**Aim of the task:** The entries need to be copied exactly.

----

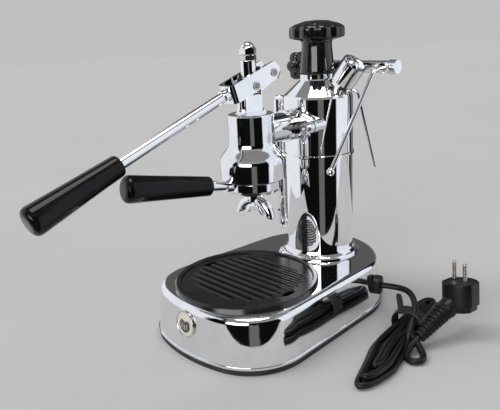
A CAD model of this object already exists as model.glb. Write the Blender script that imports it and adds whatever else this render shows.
import math

import bmesh
import bpy
from mathutils import Matrix, Vector


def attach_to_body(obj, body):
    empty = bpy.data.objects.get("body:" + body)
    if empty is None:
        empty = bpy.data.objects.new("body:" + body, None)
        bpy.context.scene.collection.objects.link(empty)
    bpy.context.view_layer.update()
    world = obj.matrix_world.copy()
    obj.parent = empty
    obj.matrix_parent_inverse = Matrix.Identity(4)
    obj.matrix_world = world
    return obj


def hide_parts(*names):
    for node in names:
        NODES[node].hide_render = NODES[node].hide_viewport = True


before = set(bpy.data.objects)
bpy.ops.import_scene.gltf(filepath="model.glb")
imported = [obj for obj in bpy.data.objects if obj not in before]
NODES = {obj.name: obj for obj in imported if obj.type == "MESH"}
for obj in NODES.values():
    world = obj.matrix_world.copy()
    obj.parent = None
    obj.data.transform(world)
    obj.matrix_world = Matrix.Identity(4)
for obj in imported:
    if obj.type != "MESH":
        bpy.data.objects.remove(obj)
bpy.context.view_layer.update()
MM = 0.001
UP = Vector((0, 0, 1))

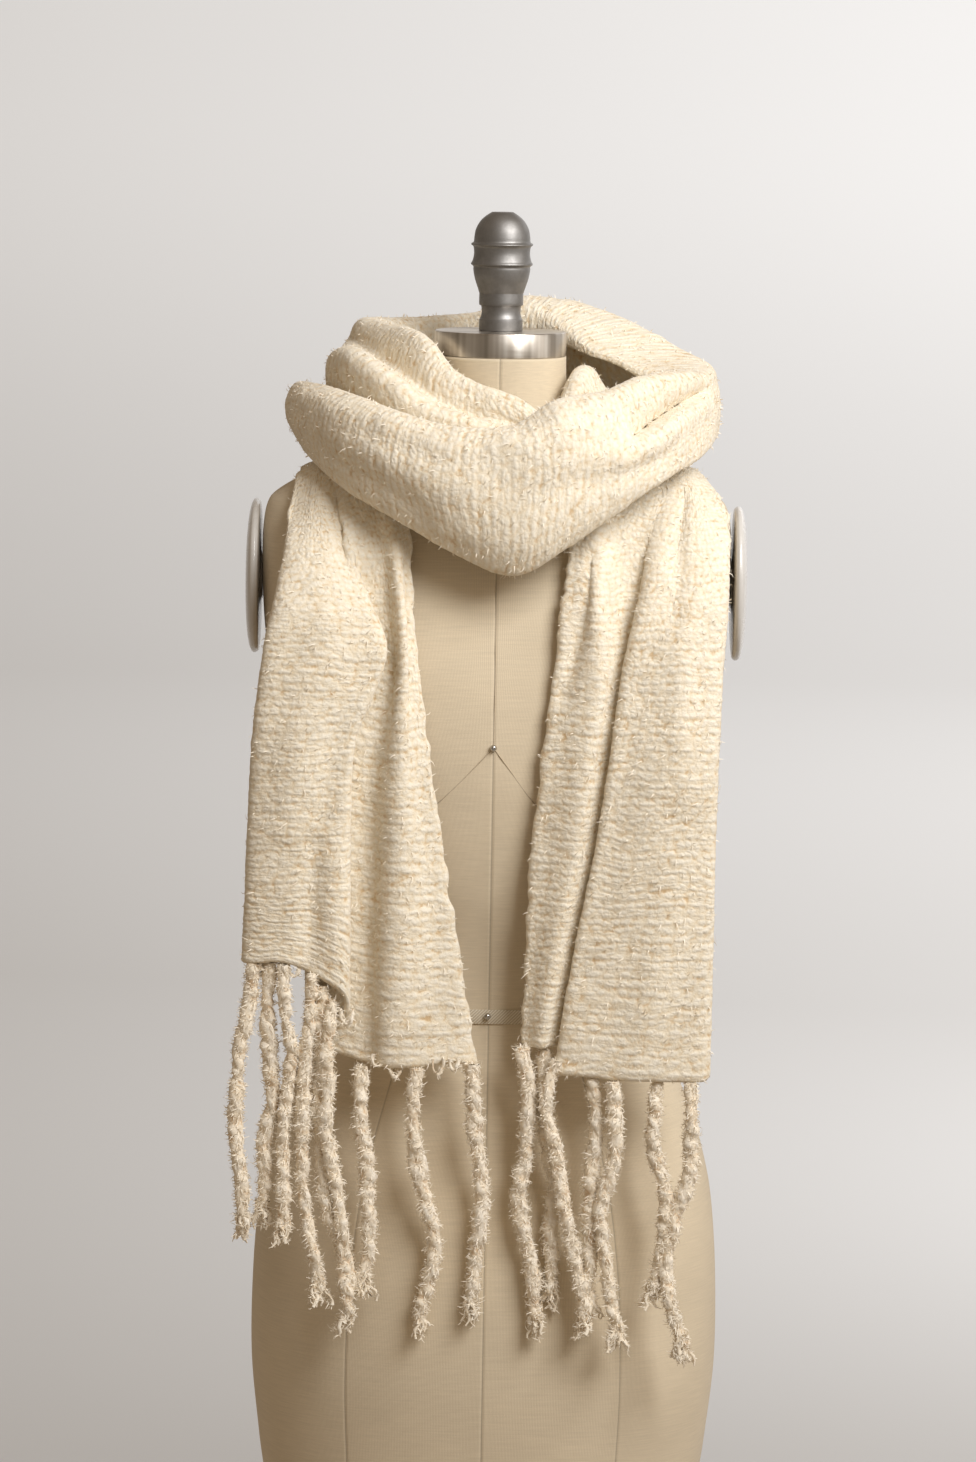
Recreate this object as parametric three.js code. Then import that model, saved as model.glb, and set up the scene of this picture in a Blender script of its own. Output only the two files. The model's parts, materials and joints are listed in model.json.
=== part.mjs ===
// A chunky knitted scarf with a fringe, wound twice round the neck of a limbless dress form.
// Units are mm. +Z is up, the front faces -Y, and +X is to the right of someone looking at the front.
// The origin is the middle of the part's box in X and Y, at the height of the surface it stands on.
import * as THREE from "three";

// ---- driving sizes ----
const GAP = 0.3; // between two pieces that touch
const CLOTH = 6; // thickness of the looped knit
const FRINGE = 10; // depth that the hanging cords take up
const NECK_R = 51; // the neck plate and the top of the neck
const NECK_TOP = 918;
const CAP_H = 19;
const BOARD_H = 18;
const WAIST_Z = 416; // middle of the waist tape
const TAPE_W = 11;
const TAPE_T = 1.2;
const ARM_Z = 744; // middle of the arm plates
const ARM_HIGH = 60; // half their height
const ARM_DEEP = 54; // half their depth
const BOSS_OUT = 2; // the round boss that holds an arm plate off the torso
const ARM_OUT = 13; // from the torso to the top of the dome
const FINIAL_Z = NECK_TOP + CAP_H + GAP;
const STEPS_ROUND = 48; // facets round the torso and the turned pieces

// ---- the torso: one row a level ----
// level, half width, reach to the front, reach to the back, squareness
const TORSO = [
  [0, 168, 112, 108, 2.3],
  [60, 176, 118, 112, 2.3],
  [130, 183, 124, 118, 2.3],
  [210, 182, 124, 122, 2.3],
  [270, 176, 117, 118, 2.3],
  [320, 163, 108, 105, 2.3],
  [370, 143, 98, 92, 2.3],
  [415, 126, 92, 82, 2.3],
  [460, 130, 95, 84, 2.3],
  [520, 141, 108, 90, 2.3],
  [580, 152, 116, 95, 2.4],
  [620, 161, 118, 98, 2.5],
  [660, 171, 115, 101, 2.7],
  [700, 178, 108, 100, 3],
  [744, 181, 96, 95, 3.2],
  [785, 181, 78, 82, 3.2],
  [806, 176, 67, 72, 3],
  [820, 156, 59, 65, 2.8],
  [832, 126, 56, 61, 2.6],
  [844, 98, 54, 58, 2.4],
  [858, 74, 53, 56, 2.2],
  [874, 58, 52, 54, 2],
  [896, NECK_R + 1, NECK_R, NECK_R + 1, 2],
  [NECK_TOP, NECK_R, NECK_R, NECK_R, 2],
];

// ---- the finial, turned: height above the neck plate, radius ----
const FINIAL = [
  [0, 16.8],
  [8, 16.8],
  [9, 16.2],
  [12, 15.2],
  [15.5, 15],
  [19, 15.6],
  [20, 17],
  [28, 17],
  [29, 17.2],
  [34.5, 19],
  [39, 20.5],
  [43.5, 21.5],
  [47, 22],
  [49, 22],
  [50.5, 23.7],
  [51.6, 23.7],
  [53.5, 22.6],
  [58.5, 21.6],
  [62.5, 21.8],
  [64.5, 22.4],
  [65.5, 23.7],
  [66.6, 23.7],
  [68, 21.9],
  [72, 21.5],
  [78, 20.3],
  [84, 16.9],
  [88, 12.6],
  [90.8, 8.2],
];

// ---- the arm plates, turned and then made oval: how far out, share of the half height ----
const ARM_PROFILE = [
  [GAP, 0.3],
  [1.6, 0.34],
  [2.4, 0.9],
  [4, 0.985],
  [6, 1],
  [8.5, 0.97],
  [10.8, 0.84],
  [12.3, 0.6],
  [ARM_OUT, 0.25],
];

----

**Task response:**
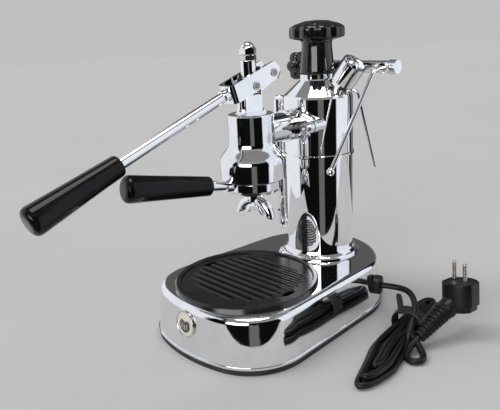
A CAD model of this object already exists as model.glb. Write the Blender script that imports it and adds whatever else this render shows.
import math

import bmesh
import bpy
from mathutils import Matrix, Vector


def attach_to_body(obj, body):
    empty = bpy.data.objects.get("body:" + body)
    if empty is None:
        empty = bpy.data.objects.new("body:" + body, None)
        bpy.context.scene.collection.objects.link(empty)
    bpy.context.view_layer.update()
    world = obj.matrix_world.copy()
    obj.parent = empty
    obj.matrix_parent_inverse = Matrix.Identity(4)
    obj.matrix_world = world
    return obj


def hide_parts(*names):
    for node in names:
        NODES[node].hide_render = NODES[node].hide_viewport = True


before = set(bpy.data.objects)
bpy.ops.import_scene.gltf(filepath="model.glb")
imported = [obj for obj in bpy.data.objects if obj not in before]
NODES = {obj.name: obj for obj in imported if obj.type == "MESH"}
for obj in NODES.values():
    world = obj.matrix_world.copy()
    obj.parent = None
    obj.data.transform(world)
    obj.matrix_world = Matrix.Identity(4)
for obj in imported:
    if obj.type != "MESH":
        bpy.data.objects.remove(obj)
bpy.context.view_layer.update()
MM = 0.001
UP = Vector((0, 0, 1))

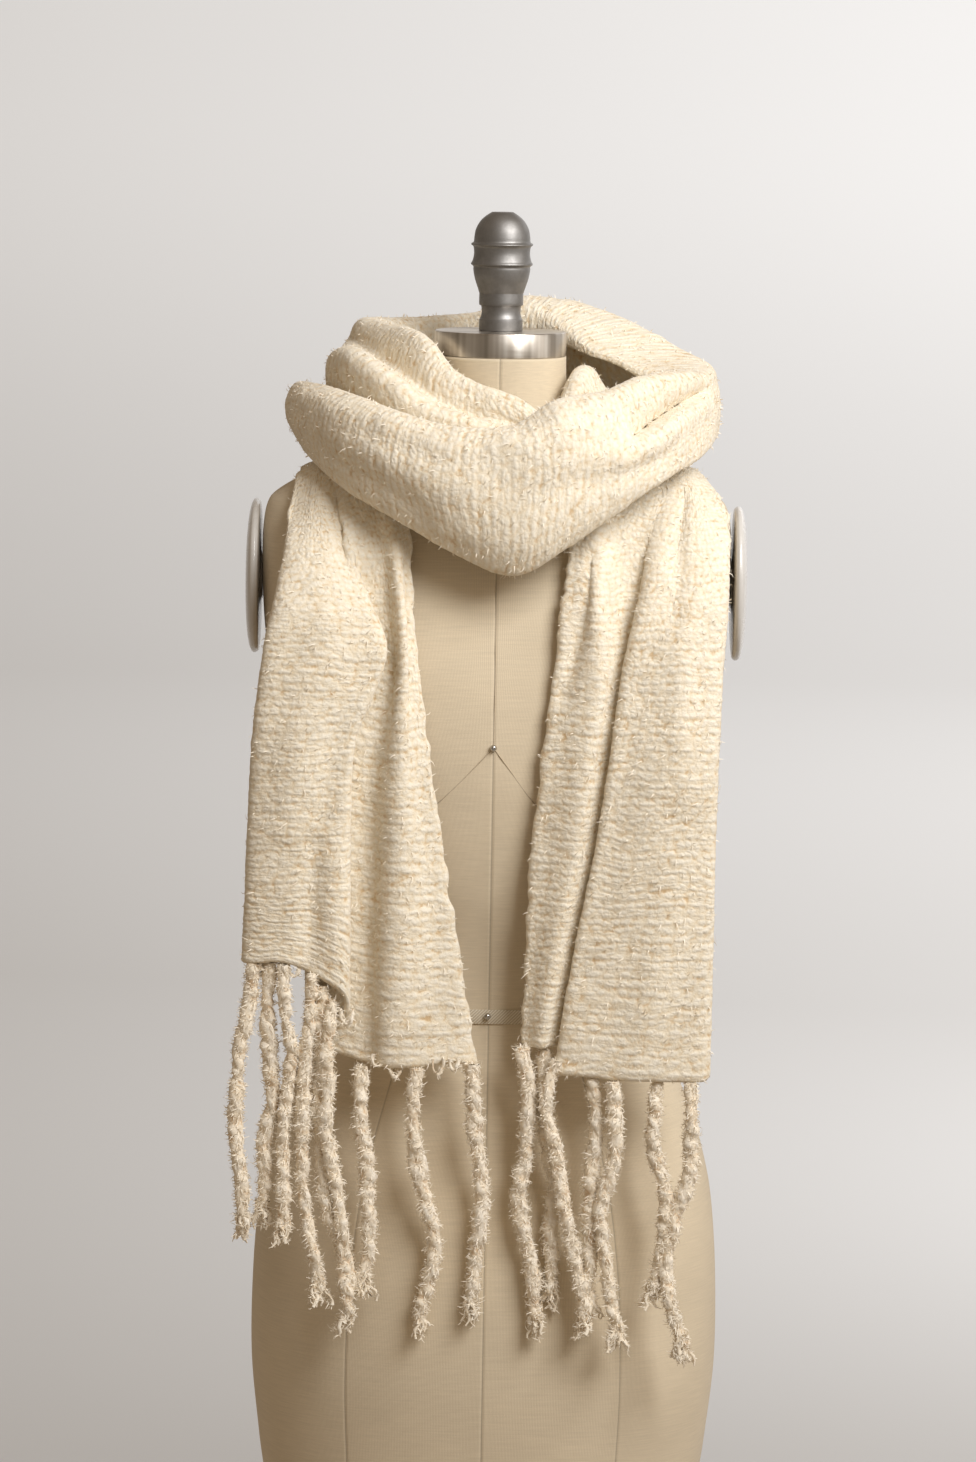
Recreate this object as parametric three.js code. Then import that model, saved as model.glb, and set up the scene of this picture in a Blender script of its own. Output only the two files. The model's parts, materials and joints are listed in model.json.
=== part.mjs ===
// A chunky knitted scarf with a fringe, wound twice round the neck of a limbless dress form.
// Units are mm. +Z is up, the front faces -Y, and +X is to the right of someone looking at the front.
// The origin is the middle of the part's box in X and Y, at the height of the surface it stands on.
import * as THREE from "three";

// ---- driving sizes ----
const GAP = 0.3; // between two pieces that touch
const CLOTH = 6; // thickness of the looped knit
const FRINGE = 10; // depth that the hanging cords take up
const NECK_R = 51; // the neck plate and the top of the neck
const NECK_TOP = 918;
const CAP_H = 19;
const BOARD_H = 18;
const WAIST_Z = 416; // middle of the waist tape
const TAPE_W = 11;
const TAPE_T = 1.2;
const ARM_Z = 744; // middle of the arm plates
const ARM_HIGH = 60; // half their height
const ARM_DEEP = 54; // half their depth
const BOSS_OUT = 2; // the round boss that holds an arm plate off the torso
const ARM_OUT = 13; // from the torso to the top of the dome
const FINIAL_Z = NECK_TOP + CAP_H + GAP;
const STEPS_ROUND = 48; // facets round the torso and the turned pieces

// ---- the torso: one row a level ----
// level, half width, reach to the front, reach to the back, squareness
const TORSO = [
  [0, 168, 112, 108, 2.3],
  [60, 176, 118, 112, 2.3],
  [130, 183, 124, 118, 2.3],
  [210, 182, 124, 122, 2.3],
  [270, 176, 117, 118, 2.3],
  [320, 163, 108, 105, 2.3],
  [370, 143, 98, 92, 2.3],
  [415, 126, 92, 82, 2.3],
  [460, 130, 95, 84, 2.3],
  [520, 141, 108, 90, 2.3],
  [580, 152, 116, 95, 2.4],
  [620, 161, 118, 98, 2.5],
  [660, 171, 115, 101, 2.7],
  [700, 178, 108, 100, 3],
  [744, 181, 96, 95, 3.2],
  [785, 181, 78, 82, 3.2],
  [806, 176, 67, 72, 3],
  [820, 156, 59, 65, 2.8],
  [832, 126, 56, 61, 2.6],
  [844, 98, 54, 58, 2.4],
  [858, 74, 53, 56, 2.2],
  [874, 58, 52, 54, 2],
  [896, NECK_R + 1, NECK_R, NECK_R + 1, 2],
  [NECK_TOP, NECK_R, NECK_R, NECK_R, 2],
];

// ---- the finial, turned: height above the neck plate, radius ----
const FINIAL = [
  [0, 16.8],
  [8, 16.8],
  [9, 16.2],
  [12, 15.2],
  [15.5, 15],
  [19, 15.6],
  [20, 17],
  [28, 17],
  [29, 17.2],
  [34.5, 19],
  [39, 20.5],
  [43.5, 21.5],
  [47, 22],
  [49, 22],
  [50.5, 23.7],
  [51.6, 23.7],
  [53.5, 22.6],
  [58.5, 21.6],
  [62.5, 21.8],
  [64.5, 22.4],
  [65.5, 23.7],
  [66.6, 23.7],
  [68, 21.9],
  [72, 21.5],
  [78, 20.3],
  [84, 16.9],
  [88, 12.6],
  [90.8, 8.2],
];

// ---- the arm plates, turned and then made oval: how far out, share of the half height ----
const ARM_PROFILE = [
  [GAP, 0.3],
  [1.6, 0.34],
  [2.4, 0.9],
  [4, 0.985],
  [6, 1],
  [8.5, 0.97],
  [10.8, 0.84],
  [12.3, 0.6],
  [ARM_OUT, 0.25],
];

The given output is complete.